The book’s oddest chapter featured a series of somewhat bizarre “Off-Machine Exercises” a player could use to enhance their skills (example: “…wrap the fingers of your right hand tightly around a pen. Then extend the forefinger and rotate it clockwise around a doorknob”).
The strategies were fairly basic but at a time when video game strategy guides were unheard of, they were a godsend and many players would head to arcades with a well-worn copy of the book tucked into their back pocket. Anticipating the popularity of the book, Kensington realized that they wouldn’t be able to handle publishing it on their own. Instead, they turned to Bantam, publishers of The Simple Solution to Rubik’s Cube. Bantam agreed to publish the book and when they saw the final result, they asked Hirschfeld to create a second volume on home video games even before the first book went to press. Released in December, 1981, How to Master the Video Games was a hit. While it didn’t match the sales of Bantam’s Rubik’s Cube volume, over a million copies were printed.

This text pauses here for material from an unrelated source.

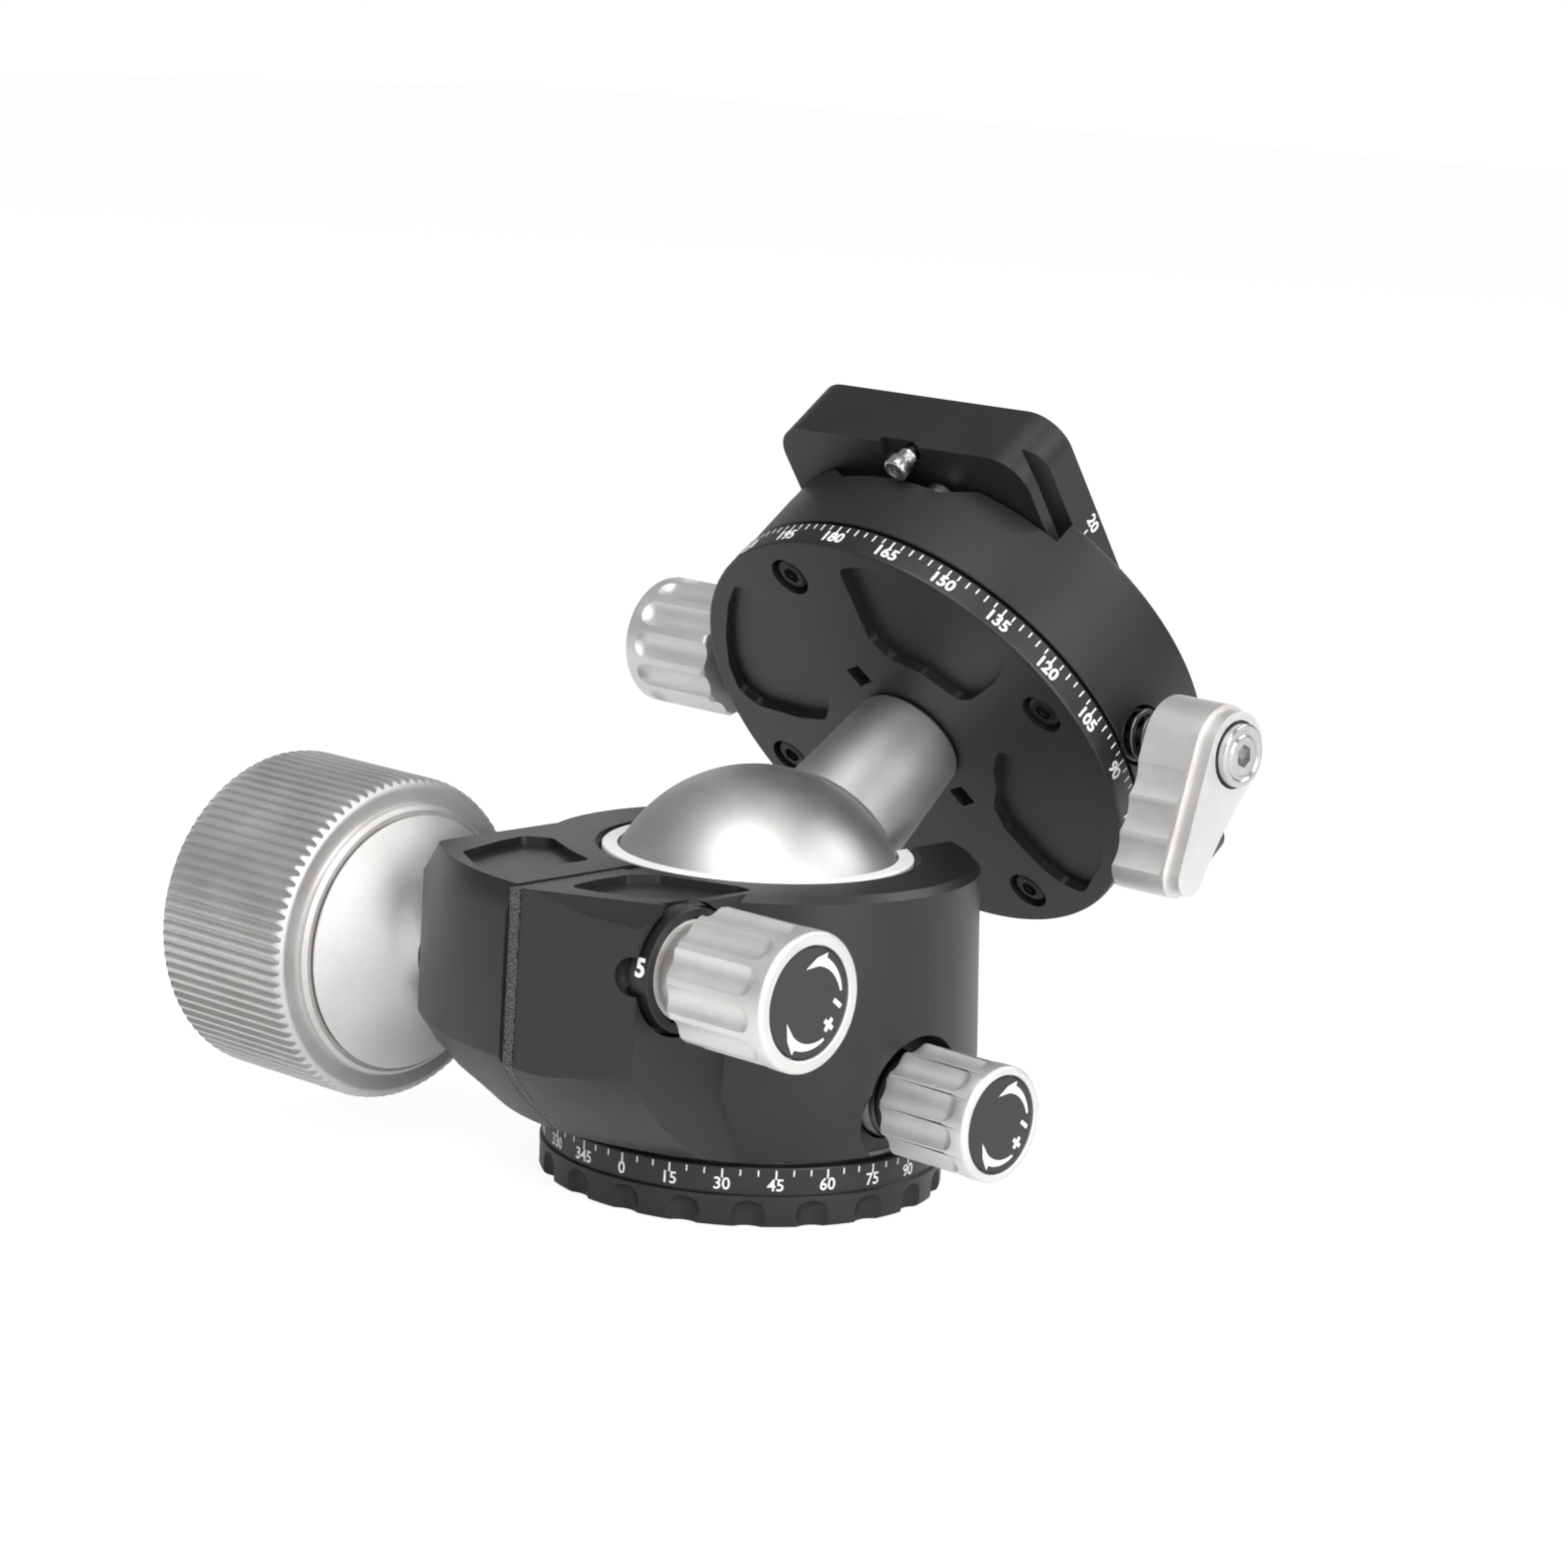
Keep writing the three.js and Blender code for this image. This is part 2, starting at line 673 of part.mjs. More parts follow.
/** Split housing. */
function housing() {
  const slit = block([-slitWidth, -earReach - overrun, housingFloor - overrun],
    [0, -boreRadius + overrun, housingTop + overrun]);
  const screwHole = placed(rod(clampScrewRadius + 1.5 * clearance, -clampScrewReach - overrun,
    jawFace + overrun), mainKnobFrame);
  const nutHole = placed(rod(clampNutRadius + clearance, -clampNutLength - 2 * clearance,
    overrun / 2), mainKnobFrame);
  const recess = placed(rod(frictionRecessRadius, frictionFace - frictionRecess,
    frictionFace + dialRadius), frictionFrame);
  const index = placed(rod(frictionIndexRadius, frictionFace - frictionRecess,
    frictionFace + overrun, bushingFacets).translate(-frictionRecessRadius, 0, 0), frictionFrame);
  const frictionHole = placed(rod(frictionScrewRadius + clearance, plungerLength,
    frictionFace, smallFacets), frictionFrame);
  const plungerHole = placed(rod(plungerRadius + clearance, -overrun / 2, plungerLength + overrun,
    smallFacets), frictionFrame);
  const spot = placed(rod(panLockSpotRadius, panLockSpot, housingWaistRadius + overrun), panLockFrame);
  const bushingHole = placed(rod(panBushingRadius + clearance, spindleRadius, panBushingEnd),
    panLockFrame);
  return cut(housingBlank(), boreCutter(), slit, notchCutter(notchHalf, 0), ...topPockets(),
    facetCutter(), screwHole, nutHole, recess, index, frictionHole, plungerHole, spot, bushingHole);
}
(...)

The book earned the teenaged Hirschfeld a measure of fame, with Bantam sending him on a publicity tour that included radio interviews, book signings, and an appearance on CBS Morning News (where he taught Diane Sawyer how to play Space Invaders). After penning his two video game tomes, Hirschfeld returned to Harvard to complete his degree then went to Oxford on a Marshall Scholarship where he earned a graduate degree in Economics and Politics. He then returned to the states where he spent 8 years at Salomon Brothers, worked as a financial advisor and venture capitalist, and served as an assistant to Mayor Rudolph Giuliani. In 1999, along with his wife, he wrote Business Dad: How Good Businessmen Can Make Great Fathers (and Vice Versa).